▸ **Exercise aim**: How many lines in this data contain the string "three"? Reply with the number only.

▸ **The data**:
=-=-=
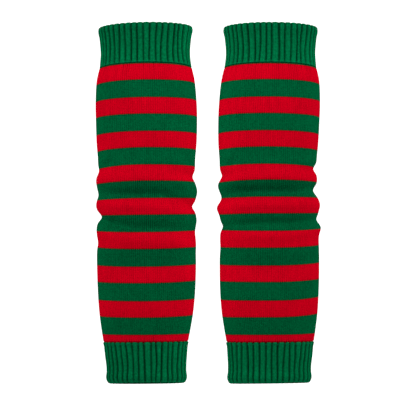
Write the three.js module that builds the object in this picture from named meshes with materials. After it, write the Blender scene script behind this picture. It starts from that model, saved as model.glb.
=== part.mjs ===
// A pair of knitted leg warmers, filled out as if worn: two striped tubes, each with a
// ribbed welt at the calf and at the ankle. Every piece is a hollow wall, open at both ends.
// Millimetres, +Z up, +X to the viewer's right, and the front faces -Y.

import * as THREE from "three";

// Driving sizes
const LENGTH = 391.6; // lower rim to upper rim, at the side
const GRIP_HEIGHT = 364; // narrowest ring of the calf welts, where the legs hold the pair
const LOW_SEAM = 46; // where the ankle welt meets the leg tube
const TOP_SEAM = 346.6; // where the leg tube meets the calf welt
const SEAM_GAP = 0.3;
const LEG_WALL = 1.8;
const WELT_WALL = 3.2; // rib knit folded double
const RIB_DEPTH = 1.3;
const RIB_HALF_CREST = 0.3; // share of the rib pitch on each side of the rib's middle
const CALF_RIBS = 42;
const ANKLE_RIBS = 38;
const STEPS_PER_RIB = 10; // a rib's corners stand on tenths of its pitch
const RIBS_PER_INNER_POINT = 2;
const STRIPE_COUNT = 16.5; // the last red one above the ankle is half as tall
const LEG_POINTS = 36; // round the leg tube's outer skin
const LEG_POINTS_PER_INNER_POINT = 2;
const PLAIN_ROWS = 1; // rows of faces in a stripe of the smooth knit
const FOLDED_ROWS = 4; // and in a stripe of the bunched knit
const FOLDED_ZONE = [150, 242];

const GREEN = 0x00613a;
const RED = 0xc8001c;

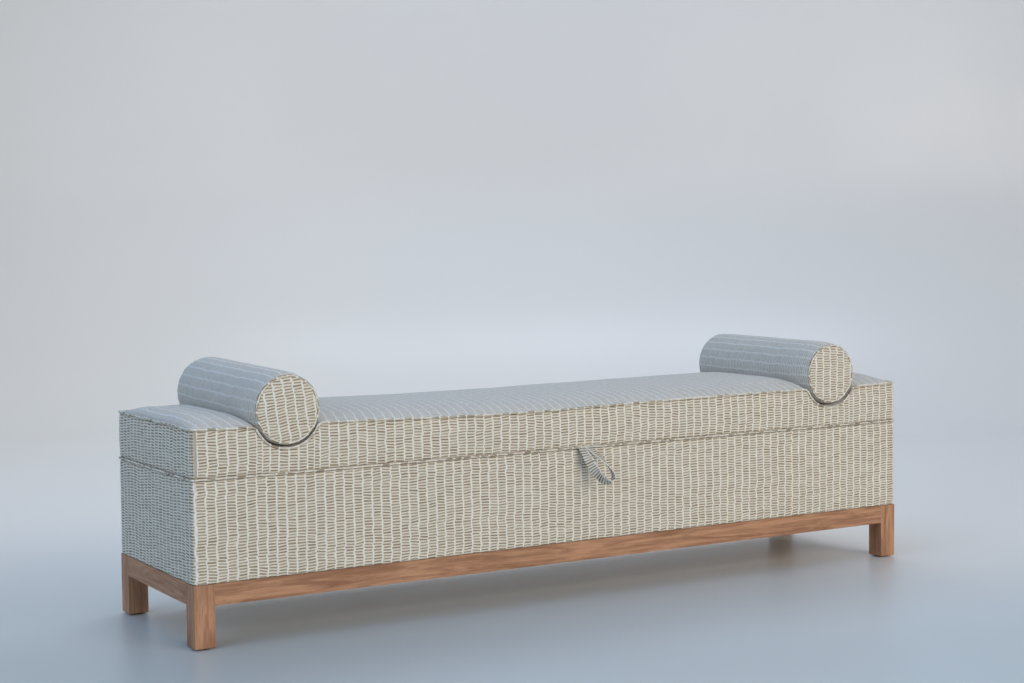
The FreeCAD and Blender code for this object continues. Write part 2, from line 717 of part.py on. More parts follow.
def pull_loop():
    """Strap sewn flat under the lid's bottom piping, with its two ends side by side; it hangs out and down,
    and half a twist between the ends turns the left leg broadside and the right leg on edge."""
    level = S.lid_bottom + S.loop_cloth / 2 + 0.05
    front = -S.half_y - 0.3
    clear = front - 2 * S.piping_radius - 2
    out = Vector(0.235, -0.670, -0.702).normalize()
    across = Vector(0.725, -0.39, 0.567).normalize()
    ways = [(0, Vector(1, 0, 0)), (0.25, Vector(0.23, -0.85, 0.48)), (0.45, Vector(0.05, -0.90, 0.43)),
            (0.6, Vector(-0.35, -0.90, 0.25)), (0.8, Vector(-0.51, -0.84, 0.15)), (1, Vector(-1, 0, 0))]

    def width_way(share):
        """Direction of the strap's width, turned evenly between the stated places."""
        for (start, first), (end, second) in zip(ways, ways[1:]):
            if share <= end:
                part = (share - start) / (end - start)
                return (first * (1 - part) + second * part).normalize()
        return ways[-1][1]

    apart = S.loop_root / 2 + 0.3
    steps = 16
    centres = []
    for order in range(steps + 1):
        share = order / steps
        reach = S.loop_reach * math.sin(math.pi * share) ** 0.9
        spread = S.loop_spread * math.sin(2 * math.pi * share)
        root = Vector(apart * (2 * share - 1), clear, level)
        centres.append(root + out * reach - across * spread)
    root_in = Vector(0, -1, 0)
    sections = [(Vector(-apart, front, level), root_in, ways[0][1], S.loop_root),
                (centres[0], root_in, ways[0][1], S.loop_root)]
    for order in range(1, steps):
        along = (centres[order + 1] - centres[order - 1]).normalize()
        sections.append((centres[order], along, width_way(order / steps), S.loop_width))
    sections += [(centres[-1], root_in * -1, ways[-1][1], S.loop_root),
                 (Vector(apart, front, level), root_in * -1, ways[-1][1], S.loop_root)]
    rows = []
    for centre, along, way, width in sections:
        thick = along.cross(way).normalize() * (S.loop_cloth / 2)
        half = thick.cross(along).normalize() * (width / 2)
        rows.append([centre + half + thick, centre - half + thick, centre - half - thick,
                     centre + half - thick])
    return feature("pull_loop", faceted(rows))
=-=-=
▸ **Correct result**: 2